India is one of the more vulnerable and risk-prone countries in the world, but its population have learned to cope with a wide range of natural and human-made hazards. Rapid population growth, high densities, poverty and high differentials in access to housing, public services and infrastructure have led to an increase in vulnerability, especially in urban centers. This paper considers the needed adaptation and mitigation agenda for cities in India – where the urban population is likely to grow by around 500 million over the next 50 years. The author considers the likely changes that climate change will bring in temperature and identifies who within urban populations are most at risk. It notes the importance for urban areas of an effective rural adaptation agenda, especially in maintaining the productivity and functioning of rural systems. It highlights the importance of infrastructure investments, taking into account climate change, given the long lifespan of infrastructure, and the importance of urban management engaging with changing risk profiles. It highlights the need to connect official adaptation initiatives to the much-improved natural hazard risk assessment, management and mitigation capacity that responded to major disasters. The paper ends with the following suggestions of a possible urban climate change adaptation framework and linkages to mitigation.
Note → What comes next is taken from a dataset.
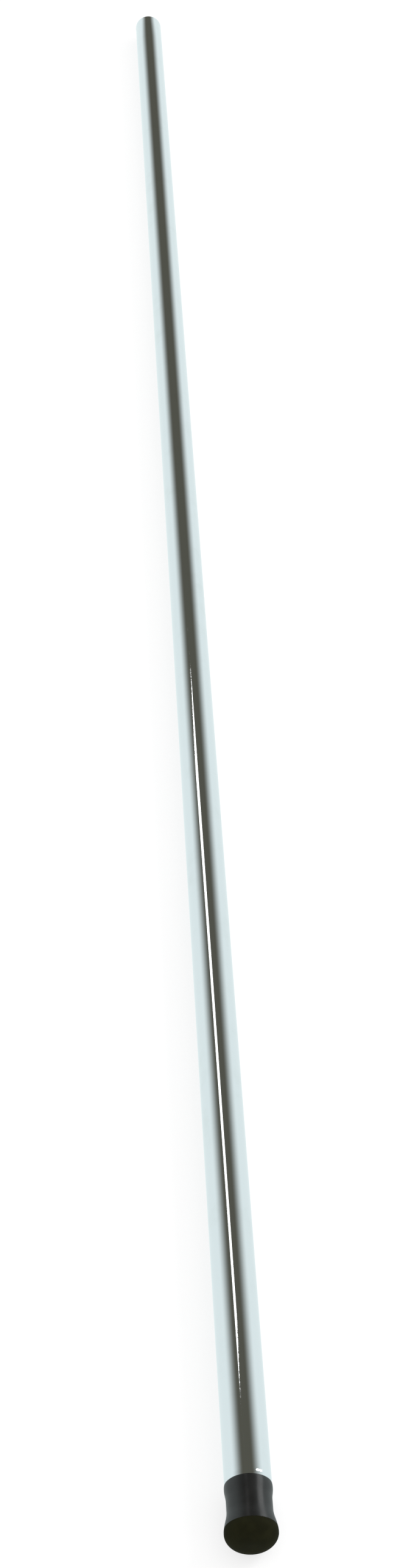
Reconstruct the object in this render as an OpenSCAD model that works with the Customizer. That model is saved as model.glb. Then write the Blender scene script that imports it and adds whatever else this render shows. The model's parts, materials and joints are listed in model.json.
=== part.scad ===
// Straight chromed steel tube with a moulded rubber foot on one end and the other end open.
// Lengths are in millimetres. The tube lies along Y on its foot's widest ring: the foot is at
// the -Y end, the open end is at +Y, and the lowest point is at Z = 0.

/* [Tube] */
// Outside diameter of the chromed tube
tube_od = 25.4; // [25:0.1:32]
// Wall thickness of the tube
tube_wall = 1.5; // [1:0.1:2]
// Length of bare tube, from the mouth of the foot to the open end
tube_length = 1650; // [300:1:2500]
// Length of the rounded shoulder where the tube is swaged down at the foot
shoulder_length = 3.2; // [1:0.1:4]
// How far the shoulder's curve drops inside the tube's surface
shoulder_drop = 0.6; // [0.2:0.05:1]
// Radius rounding the cut rims of the tube
rim_radius = 0.4; // [0.2:0.1:0.5]

/* [Spigot] */
// Outside diameter of the swaged spigot that the foot is pressed on
spigot_od = 20; // [16:0.1:20]
// Length of the spigot
spigot_length = 22; // [15:1:24]

/* [Foot] */
// How far the bead at the mouth stands proud of the tube
bead_proud = 0.25; // [0.1:0.05:1]
// Distance from the mouth to the widest ring of the bead
bead_at = 2.5; // [2:0.5:5]
// How far the waist lies inside the tube's surface
waist_inset = 0.4; // [0:0.05:1]
// Distance from the mouth to the start of the waist
waist_start = 9; // [8:0.5:12]
// Distance from the mouth to the end of the waist
waist_end = 15; // [13:0.5:18]
// How far the flare at the base stands proud of the tube
flare_proud = 1.7; // [1:0.05:4]
// Distance from the mouth to the widest ring of the flare
flare_at = 27.5; // [26:0.5:32]
// Distance from the mouth to the edge where the smooth wall ends and the dome begins
dome_at = 25.2; // [24:0.1:27]
// How far the edge of the dome lies inside the widest ring
dome_edge = 0.25; // [0.2:0.05:0.5]
// Depth of the dome below the widest ring
base_depth = 8.5; // [5:0.5:12]
// Diameter of the flat sole
sole_d = 6; // [4:0.5:16]

/* [Washer] */
// Thickness of the steel disc at the bottom of the foot's socket
washer_thickness = 1.6; // [1:0.1:2.5]
// Clear gap around the disc
washer_gap = 0.2; // [0.1:0.1:0.5]

/* [Hidden] */
$fn = 96;

arc_steps = 8;
blend_steps = 8;
tube_r = tube_od / 2;
bore_r = tube_r - tube_wall;
spigot_r = spigot_od / 2;
spigot_bore_r = spigot_r - tube_wall;
inner_bend_r = 0.5;
bead_r = tube_r + bead_proud;
waist_r = tube_r - waist_inset;
flare_r = tube_r + flare_proud;
sole_r = sole_d / 2;
socket_depth = spigot_length + washer_thickness;
foot_length = flare_at + base_depth;
overall_length = foot_length + tube_length;
mouth_y = foot_length - overall_length / 2;
axis_z = flare_r;

// Points of an arc in the profile plane, [radius, place along the axis].
function arc(centre, rx, ry, from, to, steps = arc_steps) =
    [for (i = [0:steps])
        let (a = from + (to - from) * i / steps)
            centre + [rx * cos(a), ry * sin(a)]];

// Points of a smooth S from one radius to another, without its first point. It may stop early,
// at a share of its length.
function ease(r0, s0, r1, s1, share = 1) =
    [for (i = [1:blend_steps])
        let (t = share * i / blend_steps)
            [r0 + (r1 - r0) * (1 - cos(180 * t)) / 2, -(s0 + (s1 - s0) * t)]];

// Turns a profile about the tube's axis: its second coordinate runs towards +Y from the mouth.
module turned(profile) {
    translate([0, mouth_y, axis_z])
        rotate([-90, 0, 0])
            rotate_extrude()
                polygon(profile);
}

// Chromed tube with rounded rims, swaged down to a spigot at the foot end.
module tube() {
    outside = concat(
        arc([tube_r - rim_radius, tube_length - rim_radius], rim_radius, rim_radius, 90, 0),
        arc([tube_r - shoulder_drop, shoulder_length], shoulder_drop, shoulder_length, 0, -90),
        [[spigot_r, 0]],
        arc([spigot_r - rim_radius, rim_radius - spigot_length], rim_radius, rim_radius, 0, -90));
    inside = concat(
        [[spigot_bore_r, -spigot_length], [spigot_bore_r, tube_wall]],
        arc([bore_r - inner_bend_r, tube_wall + inner_bend_r],
            inner_bend_r, inner_bend_r, -90, 0),
        [[bore_r, tube_length]]);
    color([0.80, 0.82, 0.84])
        turned(concat(outside, inside));
}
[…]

The key instruments that could help mitigate climate change-related risks include:
new construction and development which could be funded partly by carbon credits
retrofitting and strengthening buildings using institutional and financial innovation and incentives
Energy, water, wastewater, transportation, telecom and IT infrastructure development and strengthening using carbon offset financing
hazard modification - repairing and strengthening strategic flood, storm surge and coastal defences are important city-level interventions
relocation and rehabilitation – a last resort policy option of relocating settlements depending on the expected level of risk
joining up with ongoing hazard risk reduction programmes like the National Cyclone Risk Mitigation programme
strengthening regional and rural–urban linkages by integrating climate change-related adaptation into regional and urban sectoral and investment planning.